The influence of Pusey House has spread through those who came to worship in their undergraduate days. Among them was Glyn Simon, one of the most distinguished Archbishops of Wales: things learned at Pusey House shaped his episcopal ministry just as much as when he was Warden of Church Hostel, Bangor. The former Archbishop of Canterbury, Lord Runcie, came to the chapel on his first Sunday as an undergraduate and continued to look upon it as one of the holy places in his life. He remembered the people whom he used to meet in the common-room, including C. S. Lewis, John Betjeman and Harold Macmillan, an altar server of an earlier generation!

The Eucharist is celebrated daily for eleven months of the year in the Chapel built by Temple Moore and furnished by Ninian Comper. Morning Prayer is said and Evening Prayer is sung. There is a termly programme of visiting speakers and seminars. The Sunday morning High Mass sees the liturgy of the Church offered to God with a combination of grandeur and restraint in the traditional language of the 1662 Book of Common Prayer.
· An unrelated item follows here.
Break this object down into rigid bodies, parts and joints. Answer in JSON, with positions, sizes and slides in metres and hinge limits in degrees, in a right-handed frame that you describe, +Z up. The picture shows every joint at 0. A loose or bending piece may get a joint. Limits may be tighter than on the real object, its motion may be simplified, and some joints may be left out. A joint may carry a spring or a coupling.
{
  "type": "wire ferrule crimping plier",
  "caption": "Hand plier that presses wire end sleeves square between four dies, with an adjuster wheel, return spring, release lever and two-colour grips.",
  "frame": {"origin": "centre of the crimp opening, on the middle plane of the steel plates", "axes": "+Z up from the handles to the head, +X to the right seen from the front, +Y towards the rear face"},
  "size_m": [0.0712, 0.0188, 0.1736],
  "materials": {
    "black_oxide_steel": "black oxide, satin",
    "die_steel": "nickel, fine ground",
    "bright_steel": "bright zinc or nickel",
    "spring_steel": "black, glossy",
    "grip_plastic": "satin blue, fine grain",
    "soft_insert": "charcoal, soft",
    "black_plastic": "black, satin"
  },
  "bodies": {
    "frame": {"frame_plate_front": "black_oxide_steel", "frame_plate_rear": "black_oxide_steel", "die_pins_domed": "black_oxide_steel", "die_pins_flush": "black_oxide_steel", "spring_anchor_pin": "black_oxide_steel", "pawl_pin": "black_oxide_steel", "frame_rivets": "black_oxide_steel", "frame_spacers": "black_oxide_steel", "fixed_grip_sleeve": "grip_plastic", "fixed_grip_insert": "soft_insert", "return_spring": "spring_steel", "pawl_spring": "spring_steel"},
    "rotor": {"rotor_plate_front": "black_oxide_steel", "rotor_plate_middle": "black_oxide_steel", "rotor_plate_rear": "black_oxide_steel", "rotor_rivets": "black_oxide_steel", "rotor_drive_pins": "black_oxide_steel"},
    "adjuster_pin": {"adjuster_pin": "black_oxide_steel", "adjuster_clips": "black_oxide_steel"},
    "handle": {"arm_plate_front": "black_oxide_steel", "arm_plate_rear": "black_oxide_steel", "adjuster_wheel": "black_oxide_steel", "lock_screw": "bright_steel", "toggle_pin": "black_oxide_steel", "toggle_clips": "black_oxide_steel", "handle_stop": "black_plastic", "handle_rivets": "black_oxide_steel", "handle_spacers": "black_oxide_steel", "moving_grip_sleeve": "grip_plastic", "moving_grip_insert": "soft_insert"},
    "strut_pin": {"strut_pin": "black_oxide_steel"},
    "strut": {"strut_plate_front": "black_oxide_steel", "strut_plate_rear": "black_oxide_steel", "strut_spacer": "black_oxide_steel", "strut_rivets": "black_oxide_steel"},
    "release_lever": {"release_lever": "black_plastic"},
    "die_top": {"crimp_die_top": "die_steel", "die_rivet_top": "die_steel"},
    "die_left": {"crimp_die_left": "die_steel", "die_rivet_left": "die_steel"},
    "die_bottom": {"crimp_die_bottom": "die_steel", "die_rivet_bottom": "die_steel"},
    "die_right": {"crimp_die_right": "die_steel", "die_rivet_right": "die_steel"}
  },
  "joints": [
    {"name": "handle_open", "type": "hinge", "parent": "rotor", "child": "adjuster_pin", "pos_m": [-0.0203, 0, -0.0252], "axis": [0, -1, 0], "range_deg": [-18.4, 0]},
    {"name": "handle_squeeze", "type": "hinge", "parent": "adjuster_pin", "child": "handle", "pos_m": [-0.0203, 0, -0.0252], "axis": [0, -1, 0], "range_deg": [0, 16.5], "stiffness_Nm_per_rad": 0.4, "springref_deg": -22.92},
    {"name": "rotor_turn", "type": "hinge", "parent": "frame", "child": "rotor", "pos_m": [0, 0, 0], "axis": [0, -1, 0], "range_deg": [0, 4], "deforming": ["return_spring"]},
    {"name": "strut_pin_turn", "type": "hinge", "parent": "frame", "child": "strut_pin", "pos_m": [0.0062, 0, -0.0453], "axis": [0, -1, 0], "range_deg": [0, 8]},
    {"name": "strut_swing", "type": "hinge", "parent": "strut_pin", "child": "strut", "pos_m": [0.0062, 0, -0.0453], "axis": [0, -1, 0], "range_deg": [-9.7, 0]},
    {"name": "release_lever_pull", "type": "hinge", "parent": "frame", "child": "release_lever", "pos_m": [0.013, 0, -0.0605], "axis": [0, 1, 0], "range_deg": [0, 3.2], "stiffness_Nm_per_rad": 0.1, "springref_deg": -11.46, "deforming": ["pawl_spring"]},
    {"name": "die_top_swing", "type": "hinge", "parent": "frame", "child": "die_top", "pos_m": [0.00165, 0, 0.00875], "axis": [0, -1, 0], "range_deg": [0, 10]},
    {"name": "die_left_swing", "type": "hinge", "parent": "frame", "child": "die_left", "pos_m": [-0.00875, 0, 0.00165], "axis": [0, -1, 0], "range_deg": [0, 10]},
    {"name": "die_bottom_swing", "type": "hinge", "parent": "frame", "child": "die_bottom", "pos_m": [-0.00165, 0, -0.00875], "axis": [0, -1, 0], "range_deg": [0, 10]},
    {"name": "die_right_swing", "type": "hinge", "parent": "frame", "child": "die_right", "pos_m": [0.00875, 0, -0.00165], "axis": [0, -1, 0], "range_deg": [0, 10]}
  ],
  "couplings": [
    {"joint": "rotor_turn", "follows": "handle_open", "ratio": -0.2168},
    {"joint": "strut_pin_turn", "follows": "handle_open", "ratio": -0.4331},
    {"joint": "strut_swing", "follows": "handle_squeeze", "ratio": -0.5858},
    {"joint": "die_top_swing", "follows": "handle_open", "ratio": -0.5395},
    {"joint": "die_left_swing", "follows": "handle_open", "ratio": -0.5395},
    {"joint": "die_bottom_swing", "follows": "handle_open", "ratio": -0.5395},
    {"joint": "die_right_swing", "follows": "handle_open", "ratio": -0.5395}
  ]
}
The Sunday sermon is an occasion when the academic and spiritual work of the House come together. In days when short homilies are common, Pusey House provides substantial sermons to stimulate both the brain and the heart.

The Library and Archive are open all year round and are used by a wide variety of people from all parts of the world. Pusey's books were moved from Christ Church to form the nucleus of the collection. There are treasures which are ancient and very rare, but the Library also buys new books every term to keep abreast of the latest scholarship. The Archive contains an unrivalled collection of theological and ecclesiastical controversial pamphlets from the nineteenth and twentieth centuries, in addition to many thousands of letters and documents relating to the Catholic Revival.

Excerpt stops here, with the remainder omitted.